Today marks the first day in 1942 when the U.S. government began moving Japanese-Americans from their West Coast homes to internment camps. Between 110,000 and 120,000 people were forcibly relocated.
Some Japanese-American men were drafted into the War even as their families remained incarcerated. The camps remained open until 1945.
Today is the birthday of novelist, poet, and translator David Slavitt (books by this author), born in White Plains, New York (1935).
He’s written more than a hundred books. The first three of these were collections of poetry, beginning with The Cheater’s Dozen: Eleven Poems, which he “self-published” at the age of 17 by running off copies on a mimeograph machine. Suits for the Dead (1961) and The Carnivore (1965) were published along more conventional lines, and then he tried a novel: Rochelle, or, Virtue Rewarded (1966). His publisher asked him to write a more commercial novel, so he wrote and published The Exhibitionist (1967) under the pen name of Henry Sutton. It was a huge hit — Slavitt says it put his kids through college — so he followed up with a sequel, The Voyeur (1968). It was the first book to be advertised via a billboard in Times Square. The marketing department went so far as to have the dust-jacket model dance on a platform in front of the billboard, but the city cited them for “operating a circus without a license.”
Today is the birthday of novelist Julia Glass (books by this author), born in Boston (1956). She graduated from Yale University with a degree in art, intending to become a painter. She moved to New York City to set up an artist’s studio and began taking copywriting and editing jobs to support herself. She wrote Three Junes, her debut work, at the kitchen table of the Greenwich Village 700-square-foot apartment that she shared with her partner and their two young sons at the time. She often wondered if she should bother trying to write a novel at all.

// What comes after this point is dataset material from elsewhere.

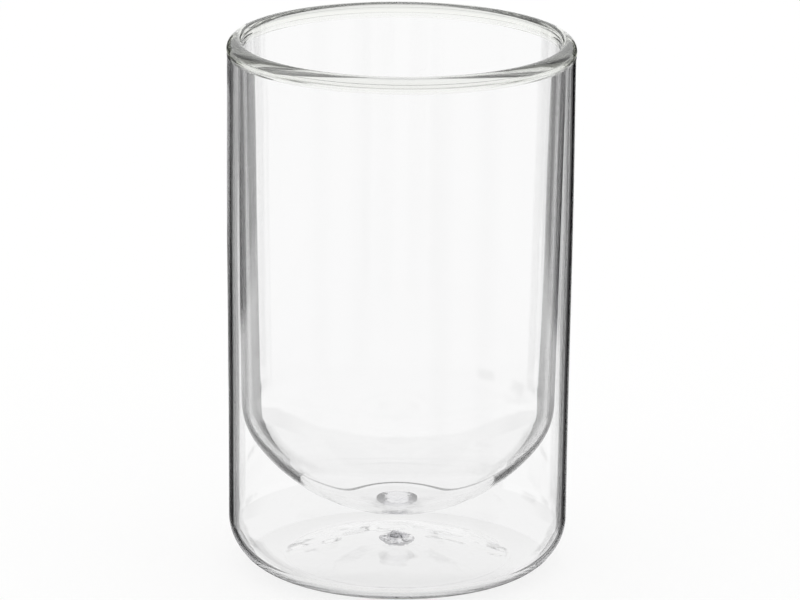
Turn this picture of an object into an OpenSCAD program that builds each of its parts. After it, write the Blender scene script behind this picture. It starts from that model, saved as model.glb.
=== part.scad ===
/* [Cup] */
// Overall height, from the table to the crest of the rim
cup_h = 124.6; // [95:0.2:170]
// Outer diameter across the rim
rim_d = 80; // [66:0.5:104]
// How much the outer wall narrows in radius from the rim to the heel
body_taper = 0.7; // [0:0.1:1.2]

/* [Outer wall] */
// Thickness of the outer wall
outer_wall_t = 1.25; // [0.8:0.05:2.2]
// Radius of the rounded heel between the wall and the base
heel_r = 11.7; // [6:0.1:15]
// Thickness of the glass in the heel and the base
base_t = 1.6; // [1:0.1:2.8]
// Width of the flat ring that the cup stands on
rest_ring_w = 1.5; // [0.8:0.1:4]
// Height of the hollow pushed up under the base, at its centre
punt_h = 4.5; // [1:0.1:6]

/* [Air space] */
// Width of the air space between the two walls, just under the rim
gap_w = 1; // [0.6:0.05:2.4]
// Height of the air space between the base and the bowl, at the centre
under_bowl_h = 6.9; // [4:0.1:20]

/* [Inner vessel] */
// Thickness of the inner wall
inner_wall_t = 1.35; // [0.8:0.05:2.2]
// How much the inner vessel narrows in radius from the rim to the bowl
inner_taper = 1.45; // [0.5:0.05:3]
// Radius of the round shoulder where the wall turns into the bowl
bowl_corner_r = 16.2; // [8:0.2:24]
// How much longer the radius of the bowl's crown is than the vessel's own
bowl_crown_extra = 4.3; // [1:0.1:20]
// Thickness of the glass in the bowl's floor, away from its centre
floor_t = 1.4; // [1.2:0.1:2.4]
// Height of the faint swelling in the middle of the floor
swell_h = 0.8; // [0.4:0.1:1.6]
// Radius of the swelling's rounded top
swell_r = 200; // [100:5:400]
// Radius of the valley around the swelling
valley_r = 28; // [12:1:32]

/* [Rim bead] */
// Radius of the bead's broad shoulder, from its outer side up to the crest
rim_shoulder_r = 2.4; // [1.4:0.1:3]
// Height of the bead's straight side, below the shoulder
rim_side_h = 1.1; // [0.8:0.05:5]
// How far the air space runs straight up into the bead, below its round end
groove_h = 0.6; // [0.1:0.05:1]
// How far the bead stands out beyond the outer wall
bead_proud = 0.1; // [0.05:0.05:0.5]

/* [Vent seal] */
// Diameter of the vent hole in the base
vent_d = 4.4; // [3:0.1:8]
// How far the melted cap reaches beyond the hole, all round
seal_lip = 1.8; // [0.8:0.1:3]
// Height of the cap below the base
seal_drop = 1.1; // [0.5:0.1:2]
// Height of the small nub above the base
seal_nub_h = 0.7; // [0.3:0.1:1.2]

/* [Floor button] */
// Diameter of the fused button under the bowl
button_d = 9.6; // [6:0.1:14]
// Depth of the button's seat in the bowl
button_seat = 0.9; // [0.5:0.1:1.2]
// How far the button stands out below the bowl
button_drop = 1; // [0.4:0.1:2]

/* [Hidden] */
overrun = 1;
cap_edge_t = 0.25;
$fn = 240;

// Radii and heights of the outer wall
wall_top_r = rim_d / 2 - bead_proud;
wall_base_r = wall_top_r - body_taper;
rest_in_r = wall_base_r - heel_r - rest_ring_w;
punt_r = (rest_in_r * rest_in_r + punt_h * punt_h) / (2 * punt_h);
base_top_z = punt_h + base_t;

// The rim: the bead is as wide as both walls and the air space together
rim_w = bead_proud + outer_wall_t + gap_w + inner_wall_t;
rim_lip_r = rim_w - rim_shoulder_r;
crest_r = rim_d / 2 - rim_shoulder_r;
joint_z = cup_h - max(rim_shoulder_r, rim_lip_r) - rim_side_h;
groove_r = wall_top_r - outer_wall_t - gap_w / 2;
groove_z = joint_z + groove_h;

// The inner vessel hangs inside the outer wall and touches nothing but the rim
vessel_top_r = wall_top_r - outer_wall_t - gap_w;
vessel_r = vessel_top_r - inner_taper;
crown_r = vessel_r + bowl_crown_extra;
bowl_z = base_top_z + under_bowl_h;
inside_crown_r = crown_r - inner_wall_t;
inside_floor_z = bowl_z + floor_t;

vent_r = vent_d / 2;
seal_r = vent_r + seal_lip;
button_r = button_d / 2;

glass = [0.86, 0.92, 0.91];
fused_glass = [0.72, 0.78, 0.78];
glass_share = 0.45;

// Height of an arc that tops out at top_z on the axis, at radius r
function arc_z(top_z, arc_r, r) = top_z - arc_r + sqrt(arc_r * arc_r - r * r);

// Radius of the arc that rises by h over the half width w
function arc_radius(w, h) = (w * w + h * h) / (2 * h);

// Radius of a straight taper from r1 at z1 to r2 at z2, carried on to height z
function taper_r(r1, z1, r2, z2, z) = r1 + (r2 - r1) * (z - z1) / (z2 - z1);

// Disc at x, z, cut off where it would cross the axis
module trimmed_disc(x, z, r) {
    intersection() {
        translate([x, z]) circle(r = r);
        translate([0, z - 2 * r]) square([x + 2 * r, 4 * r]);
    }
}

// Upright wall on a round heel, with a flat floor
module heeled_outline(base_r, top_r, corner_r, floor_z, top_z) {
    heel_x = base_r - corner_r;
    heel_z = floor_z + corner_r;
    polygon([
        [0, floor_z],
        [heel_x, floor_z],
        [heel_x, heel_z],
        [base_r, heel_z],
        [top_r, top_z],
        [0, top_z]
    ]);
    trimmed_disc(heel_x, heel_z, corner_r);
}

// Disc whose top is the underside of the pushed-up base, or a face above it
module punt_disc(above) {
    translate([0, punt_h - punt_r]) circle(r = punt_r + above);
}

// Round-bottomed vessel: a shallow crown that turns into the wall by a round shoulder
module vessel_outline(wall_r, top_r, corner_r, dome_r, floor_z, top_z, rise) {
    dome_z = floor_z + dome_r;
    corner_x = wall_r - corner_r;
    reach = dome_r - corner_r;
    corner_z = dome_z - sqrt(reach * reach - corner_x * corner_x);
    side = [corner_x, corner_z - dome_z] / reach;
    intersection() {
        translate([0, dome_z]) circle(r = dome_r);
        polygon([
            [0, dome_z],
            [0, dome_z] + 2 * dome_r * side,
            [0, dome_z - 2 * dome_r]
        ]);
    }
    trimmed_disc(corner_x, corner_z, corner_r);
    polygon([
        [0, corner_z],
        [wall_r, corner_z],
        [taper_r(wall_r, corner_z, top_r, top_z, top_z + rise), top_z + rise],
        [0, top_z + rise]
    ]);
}

// Glass of the swelling in the floor, with the valley that rounds it off
module swelling_outline() {
    dome_z = inside_floor_z + inside_crown_r;
    hill_z = inside_floor_z + swell_h - swell_r;
    hill_reach = swell_r + valley_r;
    dome_reach = inside_crown_r - valley_r;
    apart = dome_z - hill_z;
    up = (apart * apart + hill_reach * hill_reach - dome_reach * dome_reach) / (2 * apart);
    valley = [sqrt(hill_reach * hill_reach - up * up), hill_z + up];
    hill_touch = [0, hill_z] + (valley - [0, hill_z]) * swell_r / hill_reach;
    dome_touch = [0, dome_z] + (valley - [0, dome_z]) * inside_crown_r / dome_reach;
    translate([0, hill_z]) circle(r = swell_r);
    difference() {
        polygon([hill_touch, valley, dome_touch, [valley.x, valley.y - 2 * valley_r]]);
        translate(valley) circle(r = valley_r);
    }
}

// Section of the outer body: wall, heel, rest ring and the base with its vent
module outer_wall_section() {
    past_joint = joint_z + overrun;
    air_base_r = wall_base_r - outer_wall_t;
    air_top_r = wall_top_r - outer_wall_t;
    difference() {
        heeled_outline(wall_base_r, wall_top_r, heel_r, 0, joint_z);
        difference() {
            heeled_outline(
                air_base_r,
                taper_r(air_base_r, heel_r, air_top_r, joint_z, past_joint),
                heel_r - base_t,
                base_t,
                past_joint
            );
            punt_disc(base_t);
        }
        punt_disc(0);
        translate([-overrun, -overrun]) square([vent_r + overrun, base_top_z + 2 * overrun]);
    }
}

// Section of the drinking vessel, with the button's seat under its floor
module inner_vessel_section() {
    difference() {
        vessel_outline(vessel_r, vessel_top_r, bowl_corner_r, crown_r, bowl_z, joint_z, 0);
        difference() {
            vessel_outline(
                vessel_r - inner_wall_t,
                vessel_top_r - inner_wall_t,
                bowl_corner_r - inner_wall_t,
                inside_crown_r,
                inside_floor_z,
                joint_z,
                overrun
            );
            swelling_outline();
        }
        translate([-overrun, bowl_z - overrun]) square([button_r + overrun, button_seat + overrun]);
    }
}

// Section of the fused rim: a broad shoulder outside, a tight lip inside, and the
// end of the air space below
module rim_bead_section() {
    shoulder_z = cup_h - rim_shoulder_r;
    lip_z = cup_h - rim_lip_r;
    difference() {
        union() {
            intersection() {
                translate([crest_r, shoulder_z]) circle(r = rim_shoulder_r);
                translate([crest_r, shoulder_z]) square([rim_shoulder_r, rim_shoulder_r]);
            }
            intersection() {
                translate([crest_r, lip_z]) circle(r = rim_lip_r);
                translate([crest_r - rim_lip_r, lip_z]) square([rim_lip_r, rim_lip_r]);
            }
            translate([crest_r, joint_z]) square([rim_shoulder_r, shoulder_z - joint_z]);
            translate([crest_r - rim_lip_r, joint_z]) square([rim_lip_r, lip_z - joint_z]);
        }
        translate([groove_r, groove_z]) circle(d = gap_w);
        translate([groove_r - gap_w / 2, joint_z - overrun]) square([gap_w, groove_h + overrun]);
    }
}

// Section of the vent's seal: cap below, plug in the hole, nub above
module vent_seal_section() {
    cap_rise = seal_drop - cap_edge_t;
    cap_r = arc_radius(seal_r, cap_rise);
    plug_low = arc_z(punt_h, punt_r, vent_r);
    plug_top = arc_z(base_top_z, punt_r + base_t, vent_r);
    nub_r = arc_radius(vent_r, seal_nub_h);
    intersection() {
        punt_disc(0);
        translate([0, punt_h - seal_drop + cap_r]) circle(r = cap_r);
        translate([0, punt_h - 2 * seal_drop]) square([seal_r, 2 * seal_drop]);
    }
    intersection() {
        translate([0, plug_top + seal_nub_h - nub_r]) circle(r = nub_r);
        translate([0, plug_low]) square([vent_r, plug_top + seal_nub_h - plug_low]);
    }
}

// Section of the button: a lens with a short straight edge, let into the bowl
module floor_button_section() {
    lens_r = arc_radius(button_r, button_drop);
    intersection() {
        translate([0, bowl_z - button_drop + lens_r]) circle(r = lens_r);
        translate([0, bowl_z - button_drop]) square([button_r, button_drop]);
    }
    translate([0, bowl_z]) square([button_r, button_seat]);
}

module outer_wall() {
    color(glass, glass_share) rotate_extrude() outer_wall_section();
}

module inner_vessel() {
    color(glass, glass_share) rotate_extrude() inner_vessel_section();
}

module rim_bead() {
    color(glass, glass_share) rotate_extrude() rim_bead_section();
}

module base_vent_seal() {
    color(fused_glass, glass_share) rotate_extrude() vent_seal_section();
}

module floor_button() {
    color(fused_glass, glass_share) rotate_extrude() floor_button_section();
}

outer_wall();
inner_vessel();
rim_bead();
base_vent_seal();
floor_button();
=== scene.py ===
import bpy
from math import acos, asin, atan2, cos, degrees, exp, hypot, pi, radians, sin, sqrt
from mathutils import Matrix, Vector, noise


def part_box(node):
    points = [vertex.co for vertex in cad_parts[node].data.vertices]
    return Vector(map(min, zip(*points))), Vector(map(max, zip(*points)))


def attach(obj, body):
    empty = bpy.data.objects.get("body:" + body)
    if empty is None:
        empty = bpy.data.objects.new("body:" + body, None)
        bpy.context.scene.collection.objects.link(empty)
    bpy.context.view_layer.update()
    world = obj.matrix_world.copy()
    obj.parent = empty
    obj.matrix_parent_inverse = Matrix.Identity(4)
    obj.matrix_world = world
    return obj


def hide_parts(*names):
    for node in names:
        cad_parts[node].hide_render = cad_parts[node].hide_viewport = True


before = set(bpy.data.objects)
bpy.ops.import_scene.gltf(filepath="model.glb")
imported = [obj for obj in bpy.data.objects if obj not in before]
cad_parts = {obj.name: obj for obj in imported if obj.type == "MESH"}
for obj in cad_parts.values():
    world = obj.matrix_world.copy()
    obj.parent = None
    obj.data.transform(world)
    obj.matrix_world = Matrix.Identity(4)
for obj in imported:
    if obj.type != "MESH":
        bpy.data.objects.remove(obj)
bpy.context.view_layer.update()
print("frame loaded: " + ", ".join(sorted(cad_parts)))

mm = 0.001
lap = 0.012          # mm that fused pieces reach into each other, so light passes the join
turns = 288          # steps round the axis
crisp = 38           # degrees, faces that meet at more than this keep a sharp edge
samePoint = 1e-4     # mm, points closer than this are one


# shared helpers

def linearColour(hexValue):
    # sRGB hex to linear, with a full alpha
    parts = [int(hexValue[i:i + 2], 16) / 255 for i in (1, 3, 5)]
    return [p / 12.92 if p <= 0.04045 else ((p + 0.055) / 1.055) ** 2.4 for p in parts] + [1]


def addNode(tree, kind, settings=None, inputs=None):
    # an input is a plain value, or an output to link, or a node whose first output is linked
    node = tree.nodes.new(kind)
    for key, value in (settings or {}).items():
        setattr(node, key, value)
    for key, value in (inputs or {}).items():
        if isinstance(value, bpy.types.Node):
            value = value.outputs[0]
        if isinstance(value, bpy.types.NodeSocket):
            tree.links.new(value, node.inputs[key])
        else:
            node.inputs[key].default_value = value
    return node


# settings that many nodes share
plus = {"operation": "ADD"}
minus = {"operation": "SUBTRACT"}
times = {"operation": "MULTIPLY"}
unsigned = {"operation": "ABSOLUTE"}
smooth = {"interpolation_type": "SMOOTHSTEP"}
ofColours = {"data_type": "RGBA"}     # input 0 is the share, 6 and 7 the colours, and output 2 their mix
white = (1, 1, 1, 1)
black = (0, 0, 0, 1)


def nodeReach(node):
    # radius, lowest and highest point, in mm
    low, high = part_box(node)
    return high.x / mm, low.z / mm, high.z / mm


def ramp(value, start, end):
    # 0 up to start, 1 from end on
    return max(0.0, min(1.0, (value - start) / (end - start)))


def spread(start, end, count):
    return [start + (end - start) * i / count for i in range(count + 1)]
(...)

She said: “I’d sit at [the] table and look out the window and think, ‘Why am I doing this? Grown-ups have a bedroom; I have children who will be in college one day; I’m supposed to be doing these editing jobs.’” She recalled that only two people attended one of her readings at a local bookstore.
In the end, it paid off. Three Junes was a big success and won the National Book Award in 2002. She has since gone on to write five more novels, including I See You Everywhere (2008) and A House Among the Trees (2017).
It’s the birthday of Fannie Merritt Farmer (books by this author), born in Boston (1857). She’s known for publishing the first cookbook in American history. As a young woman, she worked as a housekeeper, cooking and taking care of a young girl named Marcia Shaw. Over time, she taught Marcia how to cook, and to help the girl remember what to do, she wrote down simple, precise cooking instructions.
At the time, writing down recipes was almost unheard of. People learned to cook by doing. Measurements were also inexact. Everything was made with a pinch of this and a dash of that. After attending the Boston Cooking School, Fannie Farmer realized that a book full of precise instructions on how to prepare a wide variety of dishes might help many young women become better cooks.
She compiled all the recipes she had ever learned, along with advice on how to set a table, how to scald milk, to cream butter, to remove stains, and to clean a copper boiler. At first, all the publishers turned her down, because they reasoned that these were all things young women could learn from their mothers. Finally, Little, Brown agreed to publish the book if Fannie Farmer would pay for the printing of the first 3,000 copies.
The book went on to sell more than 4 million copies.
It was on this day in 1743, that George Frideric Handel’s oratorio “Messiah” had its London premiere. During the famous Hallelujah Chorus, King George II was so moved by the music that he involuntarily rose from his seat. The audience, out of respect for the king, also stood up. Ever since, it has been a tradition that the audience rises during the singing of the Hallelujah Chorus.